Shah pointed out how embracing this view of calculating LTV falls short. ‘The thing we get wrong is that we assume the lifetime of that customer – and the value they bring – is based on the lifetime they’re a customer at the company they’re working at right now. Suzy might be working in Company X now, but she goes to Company Y. You might think of it as a churn because maybe she was kind of the primary sponsor, but she will likely take your product with her,’ Shah says.
The second thing he says software companies often get wrong is long-term calculations of average revenue.
When you make your calculations to estimate your average revenue within 1-3 years, your numbers will likely be somewhat accurate. But those numbers are based on what your customers are paying now.
‘If you had done that calculation for HubSpot 10 years ago, 15 years ago, you would have gotten it completely wrong. And we did!’ exclaims Shah.
As you add products, shift your pricing tiers, and increase prices over time, these things obviously affect your average revenue. ‘I will bet you money, the average revenue per customer does not look the same 5 years from now as it does today. And that’s the number we’re using to figure out how much to invest in growth and things like that.’
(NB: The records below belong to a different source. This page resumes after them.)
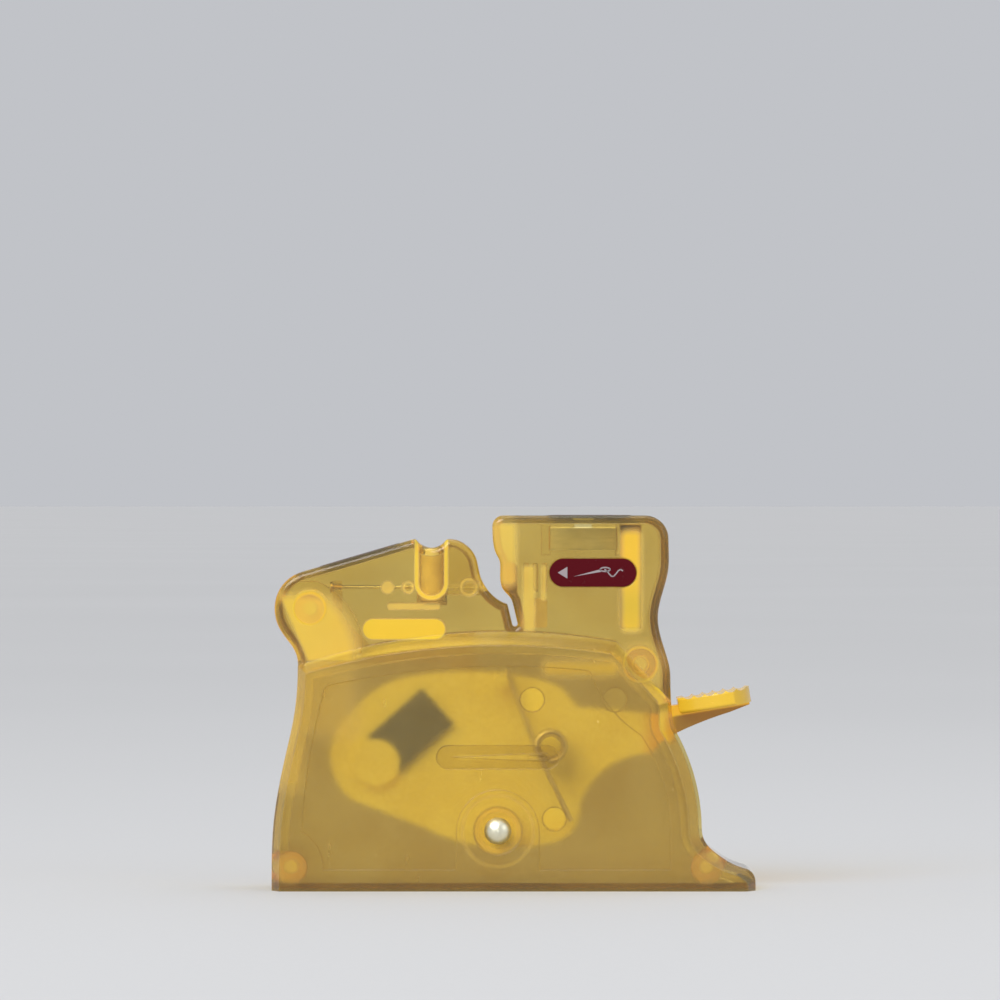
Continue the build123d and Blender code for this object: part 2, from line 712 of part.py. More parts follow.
with BuildPart() as needle_guide_tube:
    with BuildSketch(Plane.XZ):
        with BuildLine():
            Polyline(
                (needle_x + needle_radius, needle_floor),
                (needle_x + needle_radius, saddle_z - 0.7),
                (needle_x + 1.35, saddle_z),
                (needle_x + block_radius, saddle_z),
                (needle_x + block_radius, flange_z),
                (needle_x + tube_radius, flange_z),
                (needle_x + tube_radius, needle_floor),
                close=True,
            )
        make_face()
    revolve(axis=Axis((needle_x, 0, 0), (0, 0, 1)))
    with BuildSketch(Plane.YZ.offset(needle_x - 3)):
        with Locations((0, hook_z)):
            Circle(0.45)
    extrude(amount=6, mode=Mode.SUBTRACT)
    with BuildSketch(Plane.YZ.offset(needle_x)):
        with Locations((0, 48.4)):
            Rectangle(2 * slit_half, 10)
    extrude(amount=3, mode=Mode.SUBTRACT)
write(needle_guide_tube.part, "needle_guide_tube")


# ------------------------------------------------------------------ right tower's inserts
with BuildPart() as thread_clamp_block:
    with BuildSketch(layer(4.6)):
        with Locations((3.55, 40.2)):
            RectangleRounded(2.7, 4.2, 0.4)
    extrude(amount=9.2)
write(thread_clamp_block.part, "thread_clamp_block")

with BuildPart() as cutter_blade:
    with BuildSketch(layer(4.8)):
        with Locations((10.2, 51.0)):
            Rectangle(10.0, 3.4)
    extrude(amount=0.4)
    blade_edges = cutter_blade.faces().sort_by(Axis.Z)[-1].edges().filter_by(Axis.X)
    chamfer(blade_edges, length=0.18)
write(cutter_blade.part, "cutter_blade")


# ------------------------------------------------------------------ labels
with BuildPart() as front_label:
    with BuildSketch(layer(-(tower_half - label_thickness + label_proud))):
        with Locations(front_label_centre):
            SlotOverall(*front_label_size)
    extrude(amount=label_thickness)
write(front_label.part, "front_label")


def top_label(plane):
    """A pill label that lies in its recess and stands a little proud of the face."""
    with BuildPart() as label:
        with BuildSketch(plane.offset(label_proud)):
            SlotOverall(*top_label_size)
        extrude(amount=-label_thickness)
    return label.part


write(top_label(slant_label_plane), "left_top_label")
write(top_label(top_label_plane), "right_top_label")
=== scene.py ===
from math import cos, pi, radians, sin

import bpy
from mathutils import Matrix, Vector


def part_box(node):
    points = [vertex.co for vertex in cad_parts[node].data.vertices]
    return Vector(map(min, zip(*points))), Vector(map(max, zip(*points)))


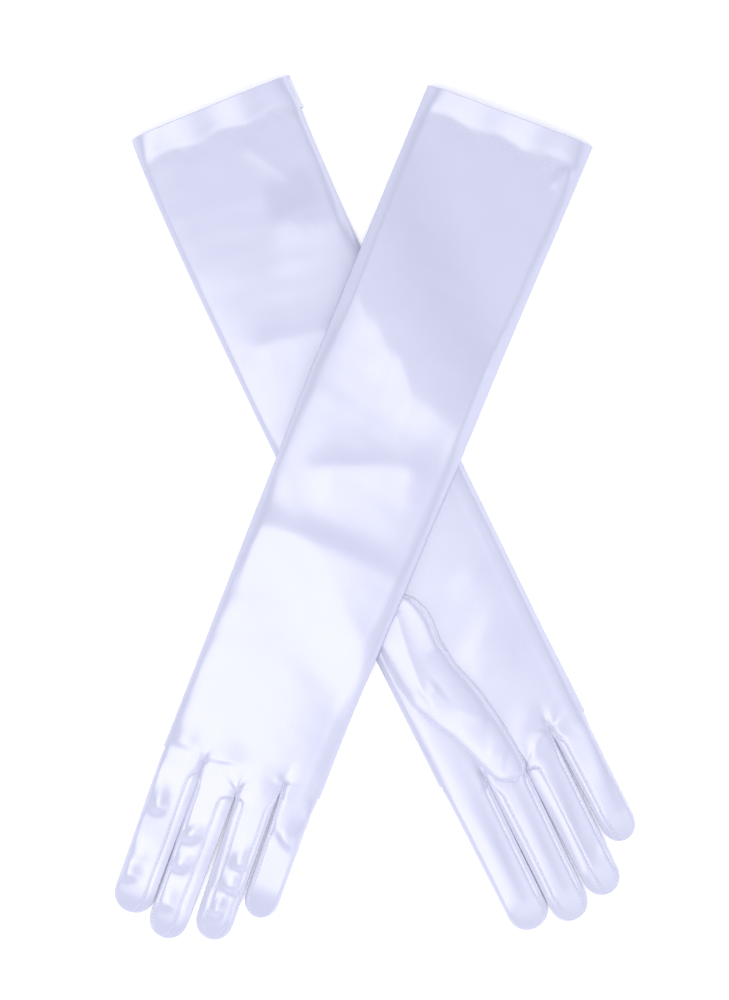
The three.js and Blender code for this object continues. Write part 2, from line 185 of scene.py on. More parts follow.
def woven(name, colour, shade, roughness, specular, anisotropic, thread, strength):
    """Woven cloth. thread is the spacing of its drawn threads in millimetres."""
    material = bpy.data.materials.new(name)
    material.use_nodes = True
    tree = material.node_tree
    tree.nodes.clear()
    uv = add_node(tree, "ShaderNodeUVMap", {"uv_map": "Cloth"})
    wave = {"wave_type": "BANDS", "@Scale": 1 / thread / 2 / math.pi, "@Distortion": 1.2, "@Detail": 2.0}
    warp = add_node(tree, "ShaderNodeTexWave", {**wave, "bands_direction": "X"}, Vector=uv.outputs["UV"])
    weft = add_node(tree, "ShaderNodeTexWave", {**wave, "bands_direction": "Y"}, Vector=uv.outputs["UV"])
    blend = {"operation": "MULTIPLY_ADD", "@1": 0.3}
    floats = add_node(tree, "ShaderNodeMath", blend, _0=weft.outputs["Fac"], _2=warp.outputs["Fac"])
    patches = {"@Scale": 0.045, "@Detail": 5.0, "@Roughness": 0.6}
    cloudy = add_node(tree, "ShaderNodeTexNoise", patches, Vector=uv.outputs["UV"])
    tone = add_node(
        tree,
        "ShaderNodeMix",
        {"data_type": "RGBA", "@6": linear(colour), "@7": linear(shade)},
        _0=cloudy.outputs["Fac"],
    )
    # painted shade: the colour darkens towards a grey lavender where a point attribute marks the label
    # inside the sleeve and a patch beside it
    beneath = add_node(tree, "ShaderNodeAttribute", {"attribute_name": "painted_label_shade"})
    darkened = add_node(
        tree,
        "ShaderNodeMix",
        {"data_type": "RGBA", "@7": linear("#B4B6CC")},
        _0=beneath.outputs["Fac"],
        _6=tone.outputs[2],
    )
    bump = add_node(
        tree, "ShaderNodeBump", {"@Strength": strength, "@Distance": 0.0001}, Height=floats.outputs[0]
    )
    tangent = add_node(tree, "ShaderNodeTangent", {"direction_type": "UV_MAP", "uv_map": "Cloth"})
    shader = add_node(
        tree,
        "ShaderNodeBsdfPrincipled",
        {
            "@Roughness": roughness,
            "@IOR": 1.55,
            "@Specular IOR Level": specular,
            "@Anisotropic": anisotropic,
            "@Sheen Weight": 0.06,
            "@Sheen Roughness": 0.4,
            "@Sheen Tint": linear("#F4F4FF"),
        },
        Base_Color=darkened.outputs[2],
        Normal=bump.outputs["Normal"],
        Tangent=tangent.outputs["Tangent"],
    )
    add_node(tree, "ShaderNodeOutputMaterial", Surface=shader.outputs["BSDF"])
    return material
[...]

Shah suggests looking back at your LTV to customer acquisition cost (CAC) ratios and raising your lifetime value. Knowing the numbers and making sure you’re calculating them correctly will help you better rationalise the investments you make in growth.
Making mistakes is where the best business lessons are learnt.
If you’ve spent any time marketing on the internet, you’ve heard of HubSpot and likely have used some of their tools or content as a guide. They’re a trusted resource for all things surrounding growing a business.
The most important takeaway from Shah’s talk may be this: Don’t be afraid to make mistakes, but look for the lessons in each error you make. Because there’s always a lesson to be learnt. And on the other side of it, your company will come out stronger and better positioned to continue growing and scaling.